Critics, including the group Human Rights Watch, said he went too far, arguing that the alleged torture of terrorism suspects created more danger than it quelled.

The government’s “foul record on torture” played an important part in fueling the anger that brought Mubarak down, said Sarah Leah Whitson, the Middle East director at the New York-based Human Rights Watch.

Five Times President

She called on the new government to end torture and prosecute perpetrators.

Mubarak was elected president five times. Four were by referendum in which he was the only candidate, and one, in 2005, was an election against an array of weak candidates. Throughout his reign, he retained the state-of-emergency rules that restricted political activity and free speech.

Like Egypt’s three other presidents since the revolution of 1952, Mubarak came from the military. Almost three decades after he assumed power, that same military would announce that it recognized “the legitimacy of the people’s demands” and promise not to fire on peaceful demonstrators.

Until the crisis that began with demonstrations Jan. 25, Mubarak had never appointed a vice president or officially designated anyone as his likely successor. The rise of his son, Gamal, up the ranks of the ruling National Democratic Party led Egyptians to conjecture that he would succeed his father. Both men repeatedly denied this.

Brotherhood Opponents

His most visible political opponents were members of the Muslim Brotherhood, an Islamic group that had renounced violence in the 1970s. Dissatisfaction among Egyptians over corruption and economic inequality fueled its growth.

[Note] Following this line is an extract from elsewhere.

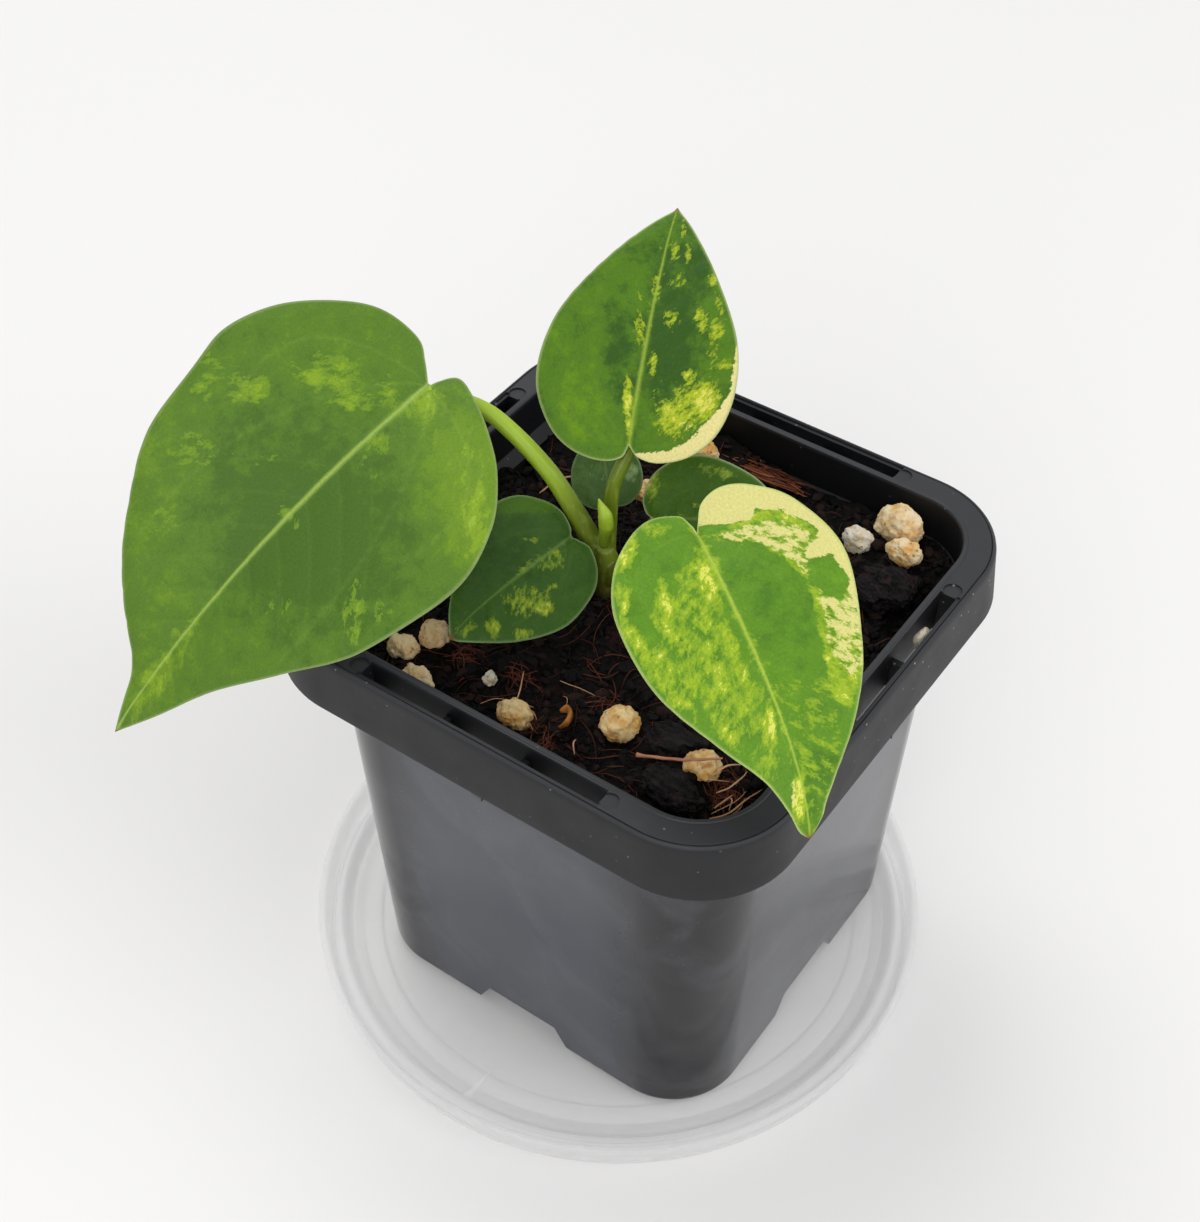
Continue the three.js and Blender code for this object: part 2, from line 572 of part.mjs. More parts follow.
// Merges equal corners and leaves out the faces that shrink to a line at the joint and the tip.
function dropSlivers(geometry) {
  const merged = mergeVertices(geometry, 1e-3);
  const index = merged.index.array, kept = [];
  for (let i = 0; i < index.length; i += 3) {
    const [a, b, c] = [index[i], index[i + 1], index[i + 2]];
    if (a !== b && b !== c && a !== c) kept.push(a, b, c);
  }
  merged.setIndex(kept);
  return merged;
}

// The points of a leaf's stalk, up to its end just under the blade, a little past the joint.
function stalkPoints(leaf) {
  const frame = leafFrame(leaf);
  const joint = new THREE.Vector3(...leaf.joint).addScaledVector(frame.along, 0.8);
  const points = leaf.stalk.map((p) => new THREE.Vector3(...p));
  let end = joint;
  for (let pass = 0; pass < 3; pass++) {
    const tangent = new THREE.CatmullRomCurve3([...points, end], false, "centripetal").getTangent(1);
    const lean = tangent.angleTo(frame.out);
    const down = blade.half + gap + 0.1 + leaf.stalkRadii.at(-1) * Math.sin(lean);
    end = joint.clone().addScaledVector(frame.out, -down);
  }
  return [...points, end].map((p) => p.toArray());
}

function makePlant() {
  for (const [name, leaf] of Object.entries(leaves))
    addPiece(name, toGeometry(toSolid(makeBlade(leaf))), colours[name], 0.5);
  let stalks = taperedTube(stem.points, stem.radii, 12, 8);
  for (const leaf of Object.values(leaves)) {
    const sides = leaf.stalkRadii[0] > 1 ? 10 : 8;
    stalks = stalks.add(taperedTube(stalkPoints(leaf), leaf.stalkRadii, sides, 14));
  }
  addPiece("stem_and_stalks", toGeometry(stalks), colours.stem, 0.5);
  addPiece("bud", toGeometry(taperedTube(bud.points, bud.radii, 8, 8)), colours.bud, 0.5);
}

makeSaucer();
makePot();
makeMix();
makeLooseThings();
makePlant();

export default group;
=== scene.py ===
import math
import bmesh
import bpy
import numpy as np
from mathutils import Matrix, Vector


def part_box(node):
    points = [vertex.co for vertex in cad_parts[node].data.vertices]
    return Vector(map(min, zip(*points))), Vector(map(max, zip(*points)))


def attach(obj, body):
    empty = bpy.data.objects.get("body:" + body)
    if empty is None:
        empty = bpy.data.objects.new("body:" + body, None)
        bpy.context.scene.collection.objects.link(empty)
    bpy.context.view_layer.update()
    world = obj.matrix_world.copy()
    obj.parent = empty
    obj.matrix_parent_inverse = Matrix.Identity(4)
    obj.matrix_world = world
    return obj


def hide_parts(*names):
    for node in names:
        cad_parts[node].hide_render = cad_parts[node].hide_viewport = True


# A young variegated anthurium in its square nursery pot on a clear saucer. Sizes are in millimetres.
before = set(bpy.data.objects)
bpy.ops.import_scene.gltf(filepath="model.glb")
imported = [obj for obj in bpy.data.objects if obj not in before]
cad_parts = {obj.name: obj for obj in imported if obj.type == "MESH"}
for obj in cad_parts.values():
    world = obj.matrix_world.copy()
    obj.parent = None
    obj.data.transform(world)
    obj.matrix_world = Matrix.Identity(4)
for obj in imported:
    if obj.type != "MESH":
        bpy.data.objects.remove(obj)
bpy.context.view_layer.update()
mm = 0.001
print("frame loaded:", len(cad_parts), "nodes")


# Small helpers

def srgb(code):
    values = [int(code[i:i + 2], 16) / 255 for i in (1, 3, 5)]
    return tuple(v / 12.92 if v <= 0.04045 else ((v + 0.055) / 1.055) ** 2.4 for v in values) + (1.0,)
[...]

In 2005, Mubarak opened presidential elections to multiple candidates. The regulations were so restrictive that no strong challengers emerged; the runner-up, lawyer Ayman Nour, won only 7 percent of the vote to Mubarak’s 88 percent. After the election, Nour was jailed for four years on fraud charges that human-rights groups say were trumped up.

In elections later in 2005, the Muslim Brotherhood won 88 seats in the 454-member parliament -- a surprise result that prompted a crackdown on Islamic activists and on anti-Mubarak secular politicians, judges, newspaper editors, bloggers and street demonstrators. Hundreds of Brotherhood activists were rounded up and some put on trial in closed-door military courts.

In 2007, a constitutional amendment forbade parties with religious ties, eliminating the Muslim Brotherhood from fielding a presidential candidate. Rules on running as an independent were also tightened, making a Brotherhood-affiliated nominee unlikely.